Rosja zamknie część Morza Czarnego. Stany Zjednoczone "zaniepokojone"
Ministerstwo obrony Rosji niedawno ogłosiło, że Moskwa zamknie na sześć miesięcy część Morza Czarnego dla okrętów wojskowych i jednostek obcych państw. Na decyzję zareagowały już Stany Zjednoczone. Rzecznik Departamentu Stanu USA Ned Price wyraził "głębokie zaniepokojenie planami Rosji".
Komunikat w sprawie ograniczenia przepływu przez Morze Czarne Rosja opublikowała w piątek. Poinformowano, że od 24 kwietnia do 31 października zamknięty będzie rejon u wybrzeży Krymu, który w 2014 roku został zajęty przez wojska rosyjskie.
Działania Rosji potępił władze Stanów Zjednoczonych. "USA wyrażają głębokie zaniepokojenie planami Rosji dotyczącymi blokowania obcych okrętów wojskowych i okrętów państwowych w niektórych częściach Morza Czarnego, w tym w pobliżu okupowanego Krymu i Cieśniny Kerczeńskiej" - czytamy w komunikacie opublikowanym przez Neda Price'a, rzecznika Departamentu Stanu USA.
Podkreślono, że "Rosja od dawna podejmuje agresywne działania przeciwko ukraińskim statkom i utrudnia dostęp do ukraińskich portów na Morzu Azowskim, co wpływa na handel międzynarodowy Ukrainy".
Zobacz też: Biden uderzył w Putina. Płk Faliński mówi, w co gra Rosja
Decyzję Rosji Price nazwał "kolejną niesprowokowaną eskalacją trwającej kampanii Moskwy, mającej na celu osłabienie i destabilizację Ukrainy. Rozwój sytuacji jest szczególnie niepokojący w świetle wiarygodnych doniesień o gromadzeniu się wojsk rosyjskich na okupowanym Krymie i wokół granic Ukrainy, obecnie na poziomach niespotykanych od inwazji Rosji w 2014 roku" - dodał rzecznik Departamentu Stanu.

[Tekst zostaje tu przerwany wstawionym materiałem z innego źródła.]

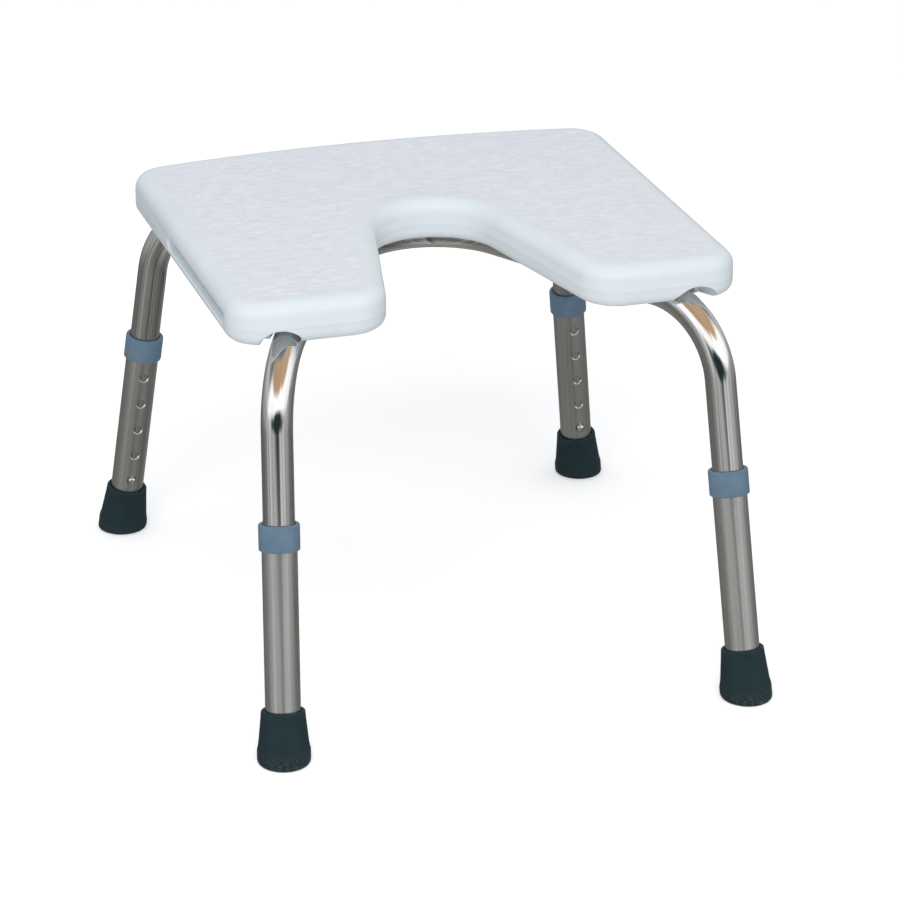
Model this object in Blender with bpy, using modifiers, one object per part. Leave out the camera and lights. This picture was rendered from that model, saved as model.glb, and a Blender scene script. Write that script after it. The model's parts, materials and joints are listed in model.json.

Ukraina. Rosja stworzyła na Krymie ogromny obóz wojskowy
Najnowsze zdjęcia satelitarne dowodzą, że na Krymie w ciągu ostatnich tygodni powstał rosyjski obóz wojskowy. O stworzeniu przez Rosjan prowizorycznego obozu poinformował "Der Spiegel". Niemiecki tygodnik podał, że "ujawniają one największą koncentrację rosyjskich sił zbrojnych" od ostatnich siedmiu lat.
Z danych wynika, że rosyjskie wojska gromadzą się na obszarze oddalonym o 30 km od miejscowości Marfiwka na wschodzie Krymu. Obóz znajduje się zaledwie 280 km od terytoriów ukraińskich.
Fotografie pokazują, że jeszcze w połowie marca tereny te były niemal całkowicie puste. Obecnie rozlokowanych ma być tam ponad 1 tys. wojskowych maszyn. Zbudowano również tymczasowe koszary.